Auch auf evangelischer Seite schließt man Kirchentüren ab, damit Leute in ungesicherten Kirchen nicht urinieren oder klauen, wie oft genug in meiner eigenen Kirche geschehen. Aber auf der Ebene der Politik hält auch die offizielle evangelische Kirche nicht so viel von Grenzen. Je offener, um so besser. Je bunter, um so doller. Je globalistischer, um so christlicher.

Und die verstorbene evangelische Halb-Heilige Dorothee Sölle posaunt vollmündig aus ihren Büchern – als Mischung aus Gebet und Revolutionsaufruf an alle guten Christenmenschen: „Eines Tages wird die Erde allen Menschen gehören und die Menschen werden frei sein, so wie du, Gott, es gewollt hast, von Anfang an.“ Hört sich ja ganz schön fromm an! Aber beim Blick in die Kirchengeschichte graut es mir vor den Christen, die mit religiöser Inbrunst alle Besitzverhältnisse überwinden und die gesamte Menschheit mit einer neuen Freiheit beglücken wollen. Und die dabei das ganze noch als Gottes eindeutigen Willen verkaufen, den wir hier und jetzt als Paradies auf Erden zu verwirklichen haben. Gegen diese fundamentalistische Aufdringlichkeit solch vermeintlich christlicher Parolen wünsche ich mir sehnlichst ein paar Grenzen und Mauern, hinter denen ich mich und meine Freiheit schützen kann.

Genau bei diesem Wunsch nach Abgrenzung kommt mir mein über alles geliebter Jesus Christus zur Hilfe. Der weiß von grenzensloser Liebe. Aber nur gegenüber Gott! „Du sollst Gott lieben von ganzem Herzen, von ganzer Seele und mit all deiner Kraft.“ Aber gegenüber unseren Nächsten begrenzt Jesus die Liebe: „Liebe deinen Nächsten WIE DICH SELBST.“ Also keine grenzenlose Liebe in der Mitmenschlichkeit, sondern nur soviel Nächstenliebe wie Eigenliebe.

Peter Sloterdijk bringt das philosophisch auf den Punkt: „Es gibt keine moralische Pflicht zur Selbstzerstörung“, indem wir durch eine unbegrenzte Willkommenskultur unsere Sozialsysteme, unsere innere Sicherheit und unsere eigene Kultur gefährden.

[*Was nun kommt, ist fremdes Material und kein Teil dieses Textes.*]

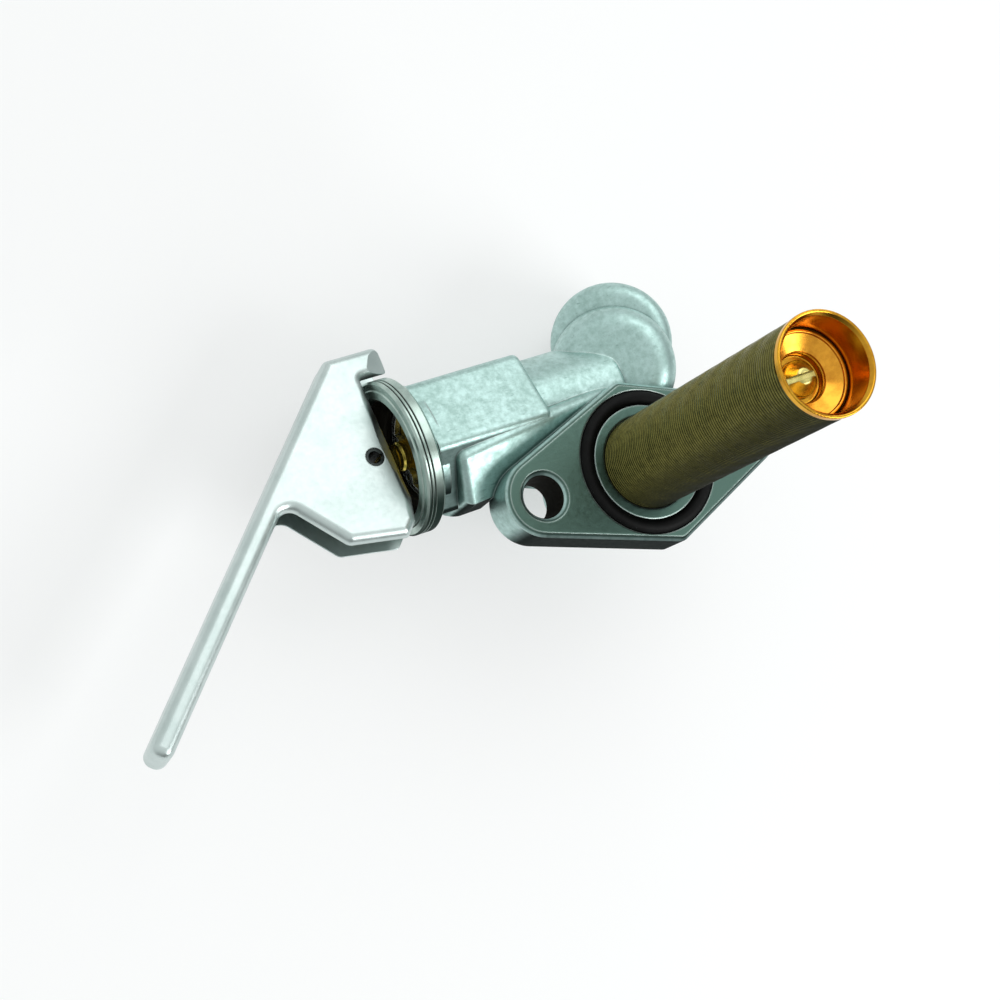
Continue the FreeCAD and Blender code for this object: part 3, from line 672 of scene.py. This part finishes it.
def floorPaper():
    # matt white paper that looks whiter than the lamps make it and keeps the part's shadow;
    # metal and glass see it as the camera does
    material, tree = newMaterial("matt white floor")
    paper = addNode(tree, "ShaderNodeBsdfDiffuse", values={"Color": linear(studio["floorColour"])})
    white = addNode(tree, "ShaderNodeEmission", values={"Strength": 1.0})
    rays = addNode(tree, "ShaderNodeLightPath").outputs
    shiny = addNode(tree, "ShaderNodeMath", {"operation": "MAXIMUM"},
                    links={0: rays["Is Glossy Ray"], 1: rays["Is Transmission Ray"]})
    seen = addNode(tree, "ShaderNodeMath", {"operation": "MAXIMUM"},
                   links={0: rays["Is Camera Ray"], 1: shiny.outputs["Value"]})
    share = addNode(tree, "ShaderNodeMath", {"operation": "MULTIPLY"}, {1: studio["floorGlow"]},
                    {0: seen.outputs["Value"]})
    finishMaterial(tree, addNode(tree, "ShaderNodeMixShader", links={
        0: share.outputs["Value"], 1: paper.outputs["BSDF"], 2: white.outputs["Emission"]}))
    return material


def roomLight():
    # an even room that is brighter towards its window side
    world = bpy.data.worlds.new("room")
    bpy.context.scene.world = world
    world.use_nodes = True
    tree = world.node_tree
    tree.nodes.clear()
    towards = addNode(tree, "ShaderNodeTexCoord").outputs["Generated"]
    facing = addNode(tree, "ShaderNodeVectorMath", {"operation": "DOT_PRODUCT"}, {1: studio["window"]},
                     {0: towards})
    strength = addNode(tree, "ShaderNodeMapRange", {"interpolation_type": "SMOOTHSTEP"},
                       studio["roomFade"], {"Value": facing.outputs["Value"]})
    light = addNode(tree, "ShaderNodeBackground", values={"Color": linear(studio["roomColour"])},
                    links={"Strength": strength.outputs["Result"]})
    addNode(tree, "ShaderNodeOutputWorld", links={"Surface": light.outputs["Background"]})


def buildStudio():
    # a round floor with a low wall on its far rim, so that a low view sees no room behind it
    z = cadBox[0][2] - studio["floorGap"] * mm
    count = studio["wallSides"]
    around = [Matrix.Rotation(2 * math.pi * i / count, 3, "Z") @ Vector((studio["floorRadius"], 0, 0))
              for i in range(count)]
    corners = [(p.x, p.y, z) for p in around] + [(p.x, p.y, z + studio["wallHigh"]) for p in around]
    walls = [(i, (i + 1) % count, count + (i + 1) % count, count + i) for i in range(count)]
    mesh = bpy.data.meshes.new("studioFloor")
    mesh.from_pydata(corners, [], [tuple(range(count))] + walls)
    floor = bpy.data.objects.new("studioFloor", mesh)
    bpy.context.collection.objects.link(floor)
    mesh.materials.append(floorPaper())
    for lamp in studio["lamps"]:
        addLamp(*lamp)
    roomLight()
    bpy.context.scene.view_settings.view_transform = "Standard"


buildStudio()
print("studio built")
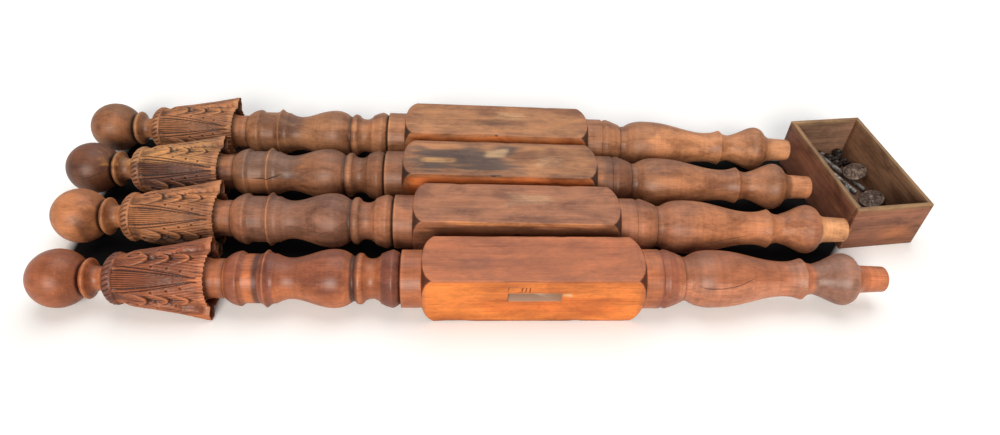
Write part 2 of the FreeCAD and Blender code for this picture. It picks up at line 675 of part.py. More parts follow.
# Bolt covers: a domed round plate with a raised boss and a screw hole near its edge
def make_cover(name):
    """One bolt cover, its flat back on Z zero."""
    plate = make("Part::Cylinder", name + "_plate", Radius="sizes.cover_radius",
                 Height="sizes.cover_rim + sizes.cover_rise")
    dome = make("Part::Sphere", name + "_dome",
                Radius="(sizes.cover_radius ^ 2 + sizes.cover_rise ^ 2) / (2 * sizes.cover_rise)",
                Placement__Base__z="sizes.cover_rim + sizes.cover_rise"
                " - (sizes.cover_radius ^ 2 + sizes.cover_rise ^ 2) / (2 * sizes.cover_rise)")
    body = join("Part::Common", name + "_body", plate, dome)
    boss = make("Part::Cylinder", name + "_boss", Radius="sizes.boss_radius",
                Height="sizes.cover_rim + sizes.cover_rise + sizes.boss_rise")
    blank_cover = join("Part::Fuse", name + "_blank", body, boss)
    hole = make("Part::Cylinder", name + "_hole", Radius="sizes.cover_hole_radius",
                Height="sizes.cover_rim + sizes.cover_rise + 2 * sizes.overrun",
                Placement__Base__x="sizes.cover_radius - sizes.cover_hole_inset",
                Placement__Base__z="-sizes.overrun")
    return join("Part::Cut", name, blank_cover, hole)


# Two covers lean on the right board and two lie flat in the near corners
lean = size("cover_lean")
lean_run = size("cover_radius") * math.cos(math.radians(lean))
lean_drop = size("cover_radius") * math.sin(math.radians(lean))
right_side = board + inside_width
lean_across = right_side - lean_run - gap
shank_top = bottom + 2 * gap + half_head + size("bolt_radius")
propped_share = 0.62
shank_run_share = 0.6128
point_offset_share = 1.2674
beside_shank = slanted_heads[5] - bolt_reach * shank_run_share
past_point = slanted_axes[6].BoundBox.YMin - size("cover_radius") * point_offset_share
leaning_covers = [("bolt_cover_1", beside_shank, shank_top + gap + lean_drop * propped_share),
                  ("bolt_cover_2", past_point, bottom + gap + lean_drop)]
for name, along, height in leaning_covers:
    node(make_cover(name), name, in_box(lean_across, along, height, turned_about(ACROSS, -lean)))
before_row = near_end - size("cover_radius") - 3 * gap
corner_share = 0.124
flat_covers = [("bolt_cover_3", board + size("cover_radius") + 2 * gap, before_row, 40.0),
               ("bolt_cover_4", right_side - size("cover_radius") - 2 * gap,
                board + inside_length * corner_share, -60.0)]
for name, across, along, turn in flat_covers:
    node(make_cover(name), name, in_box(across, along, bottom + gap, turned_about(UP, turn)))

# The origin is the middle of the set's footprint, on the floor
doc.recompute()
whole = FreeCAD.BoundBox()
for item in nodes:
    item.Placement = places[item.Label]
doc.recompute()
for item in nodes:
    for point in item.Shape.tessellate(size("mesh_tolerance"))[0]:
        whole.add(point)
sheet.set(sheet.getCellFromAlias("middle_x"), str(whole.Center.x))
sheet.set(sheet.getCellFromAlias("middle_y"), str(whole.Center.y))
doc.recompute()
shift = FreeCAD.Vector(-size("middle_x"), -size("middle_y"), 0)
for item in nodes:
    item.Placement = FreeCAD.Placement(shift, FreeCAD.Rotation()).multiply(places[item.Label])
doc.recompute()

for item in doc.Objects:
    if "Invalid" in item.State or "Error" in item.State:
        raise RuntimeError(f"{item.Name} did not recompute: {item.State}")
for item in nodes:
    if item.Shape.isNull() or not item.Shape.isValid():
        raise RuntimeError(f"{item.Label} has no valid shape")

os.makedirs("parts", exist_ok=True)
for item in nodes:
    item.Shape.exportStep(f"parts/{item.Label}.step")
    box = item.Shape.BoundBox
    print(item.Label, len(item.Shape.Solids), "solids", round(item.Shape.Volume / 1000, 1), "cm3",
          [round(v, 1) for v in (box.XMin, box.YMin, box.ZMin, box.XMax, box.YMax, box.ZMax)])
print("origin moved by", round(-shift.x, 2), round(-shift.y, 2))
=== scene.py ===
import logging
import math
from dataclasses import dataclass
from enum import Enum
from typing import ClassVar

import bmesh
import bpy
import numpy as np
from mathutils import Matrix, Vector


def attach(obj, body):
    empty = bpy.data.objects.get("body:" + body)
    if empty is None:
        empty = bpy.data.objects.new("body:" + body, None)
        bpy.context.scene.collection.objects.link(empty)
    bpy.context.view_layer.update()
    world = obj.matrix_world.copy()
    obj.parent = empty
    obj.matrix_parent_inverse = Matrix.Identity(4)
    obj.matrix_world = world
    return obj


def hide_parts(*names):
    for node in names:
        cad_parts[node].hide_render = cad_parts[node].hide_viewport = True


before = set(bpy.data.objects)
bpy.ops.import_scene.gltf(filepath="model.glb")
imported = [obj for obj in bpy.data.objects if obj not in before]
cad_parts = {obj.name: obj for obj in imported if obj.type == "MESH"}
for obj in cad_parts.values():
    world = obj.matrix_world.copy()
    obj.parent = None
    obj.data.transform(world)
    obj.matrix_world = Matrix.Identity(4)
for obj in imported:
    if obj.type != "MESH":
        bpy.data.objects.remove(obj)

# A knocked-down carved bed: four turned and carved posts lie side by side, and an open box
# past their feet holds the bed's bolts, nuts and bolt covers. Lengths are in millimetres until a
# mesh is made. Angles round a post run from its back (0) over its top (90) to its front (180).

MM = 0.001
HASH_PRIMES = np.array([73856093, 19349663, 83492791])
HASH_SEED = 2654435761
LOG = logging.getLogger("carved_bed")
Array = np.ndarray
Item = bpy.types.Object
Socket = bpy.types.NodeSocket
Colour = tuple[float, float, float]
Triple = tuple[float, float, float]
Shares = tuple[tuple[float, float], ...]
Loop = tuple[Array, Array, Array]
WHITE: Colour = (1.0, 1.0, 1.0)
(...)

Auch in der Flüchtlinghilfe gilt eben: „Liebe die Asylsuchenden, aber nicht mehr als dich selber.“

Damit ist Peter Sloterdijk näher dran an dem jüdisch-christlichen Doppelgebot der Liebe als manche Theologen und Päpste, die das Gespür für die Selbstzerstörung verloren haben. Kein Wunder, wenn Kirchen in ihrem unbegrenzten Liebeseifer dem Burn-Out = der Selbstzerstörung nahe sind.

So wehre ich mich dagegen, wenn Jesus Christus von beiden Großkirchen als religiöser Garant der einseitigen kosmopolitischen Ideologie missbraucht wird.
Und gegen allzu simple Kirchenparolen bleibt auch mir als Erwachsenem nichts anderes, als was ich meinen dreijährigen Kindern beigebracht hatte: „Manchmal muss man Mauern bauen. Manchmal muss man Brücken bauen. Beides hat seine Zeit (Prediger Salomo 3,1ff). Möge Gott uns gute Gespräche schenken, in denen wir diskutieren und streiten, was jeweils dran ist …“ Einfacher geht es nicht. Und einfacher macht es uns auch der christliche Glaube nicht.

In diesem Sinne wünsche ich ihnen ein gesegnetes Osterfest.
Ostern steht für das Leben und nicht für die Selbzerstörung!
Ostern steht für die grenzenlose Liebe Gottes und für unsere sehr wohl begrenzte menschliche Liebe!